Even if that capacity could be built in the US, it is unlikely to be competitive with China’s smelters. China already has about eight of the world’s 20 largest copper smelters.
Meanwhile, with the likelihood that Trump’s new tariff will apply not only to imports of refined copper but downstream semi-fabricated products like copper sheeting and wire, US manufacturers reliant on copper will face a steep increase in costs.
America’s reliance on imported copper, once the tariff is in place, means that those manufacturers will not only incur higher costs that they will try to pass onto their own customers, but those costs will be unique to the US. Therefore, they will, to the extent that they compete outside the US or with imports, be at a significant competitive disadvantage.
The ubiquity of copper usage means that it would be an economy-wide issue, adding to inflation while damaging US competitiveness. That’s a familiar aspect of Trump’s trade war against the rest of the world.
US copper buyers have already seen a preview of what’s to come in the differential in US copper prices and those in the rest of the world as traders scrambled to get ahead of the tariffs.
That rush to get their hands on physical metal has not only forced the copper price to record levels, but has inverted the normal futures price curve for copper, known as contango, where future prices are higher than the spot price to reflect the costs of storage, opportunity costs and risk.

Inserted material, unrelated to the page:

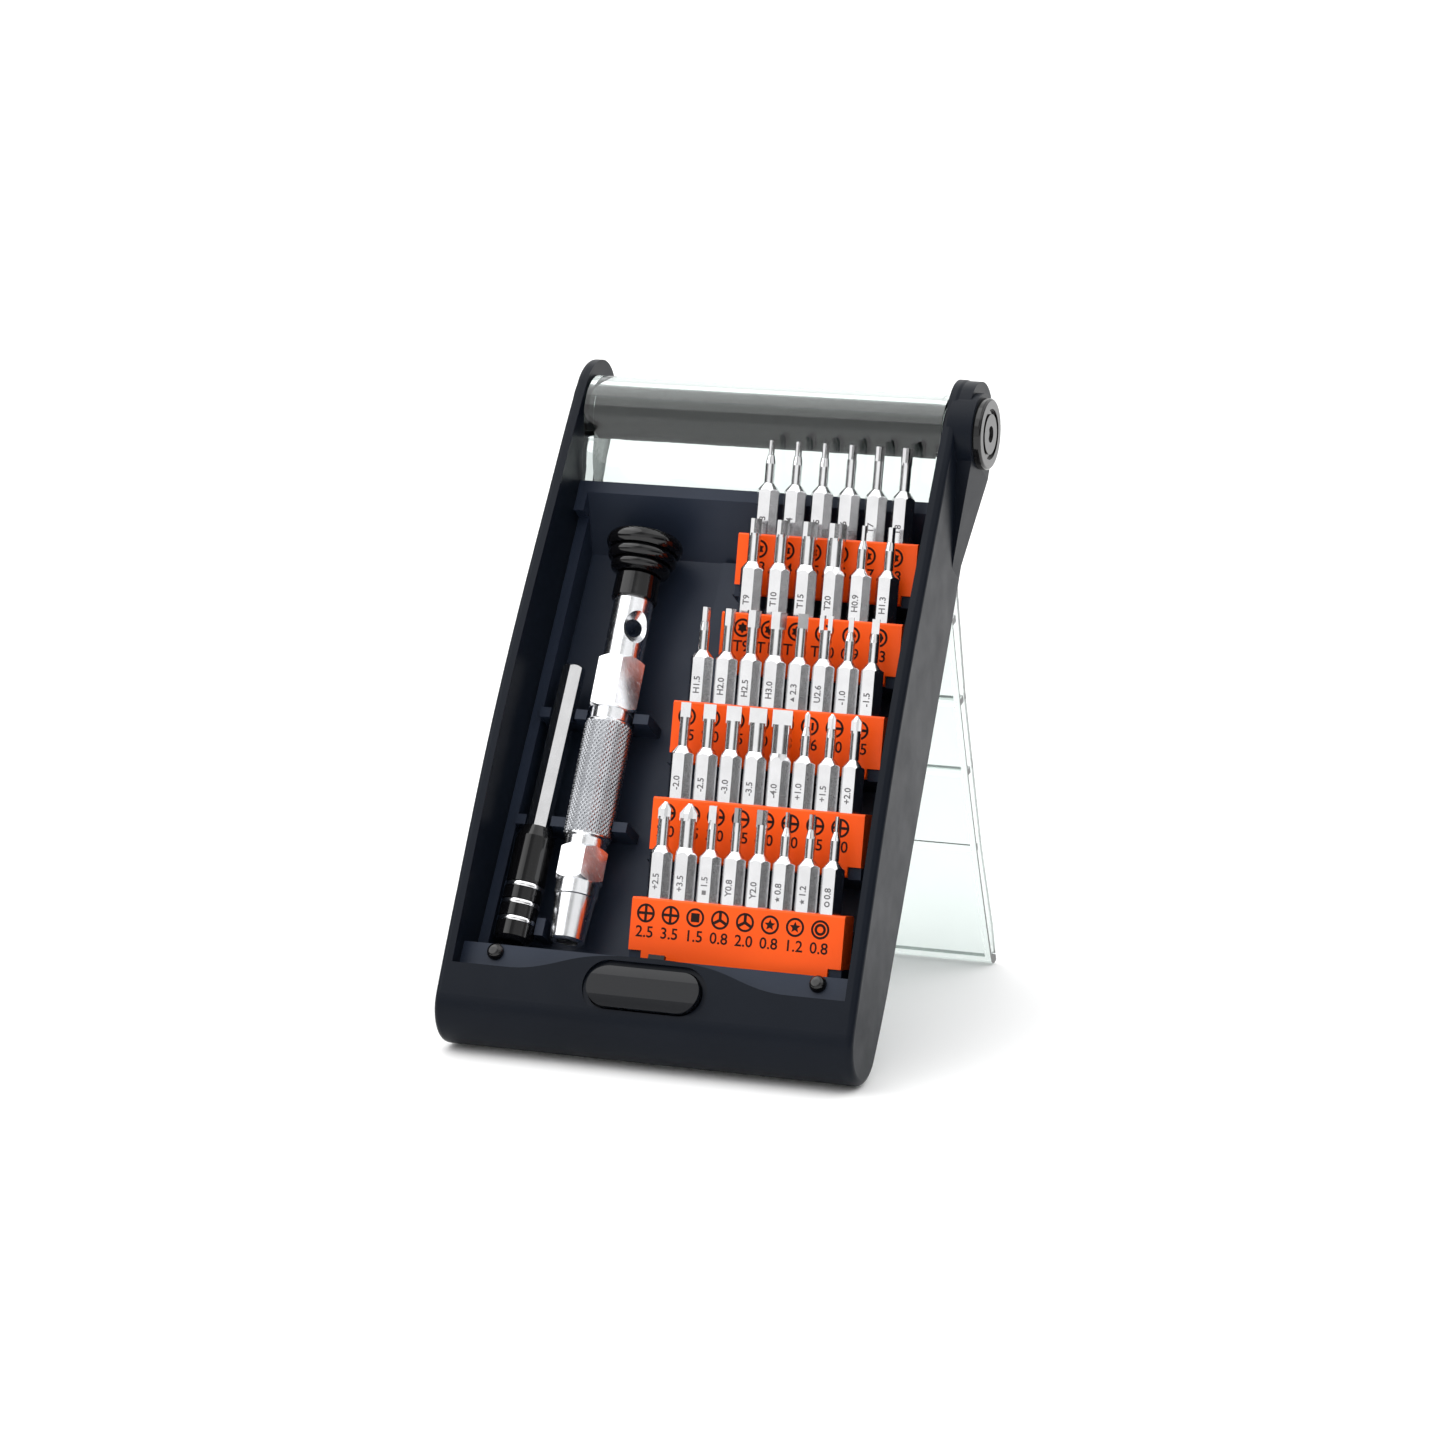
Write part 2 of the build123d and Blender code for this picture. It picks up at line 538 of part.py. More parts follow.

The price curve is now in “backwardation” – spot prices are higher than future prices, with the prospect of losses for traders and hedged sellers of copper as their contracts expire and they are forced to cover their exposures at higher prices.
The shortage of physical metal in the market, driven by the urgency of getting ahead of the tariff, could lead to even more price rises and market disruption as sellers that have to deliver physical copper try to cover their positions.
Trump has claimed that “trade wars are good and easy to win”. With copper, as with all of his other tariffs, he’ll discover that they are nowhere near as straightforward as he has assumed, with hosts of unexpected and unintended consequences, some of them unpleasant and peculiarly so, not just for copper buyers and traders, but for US manufacturers and their customers.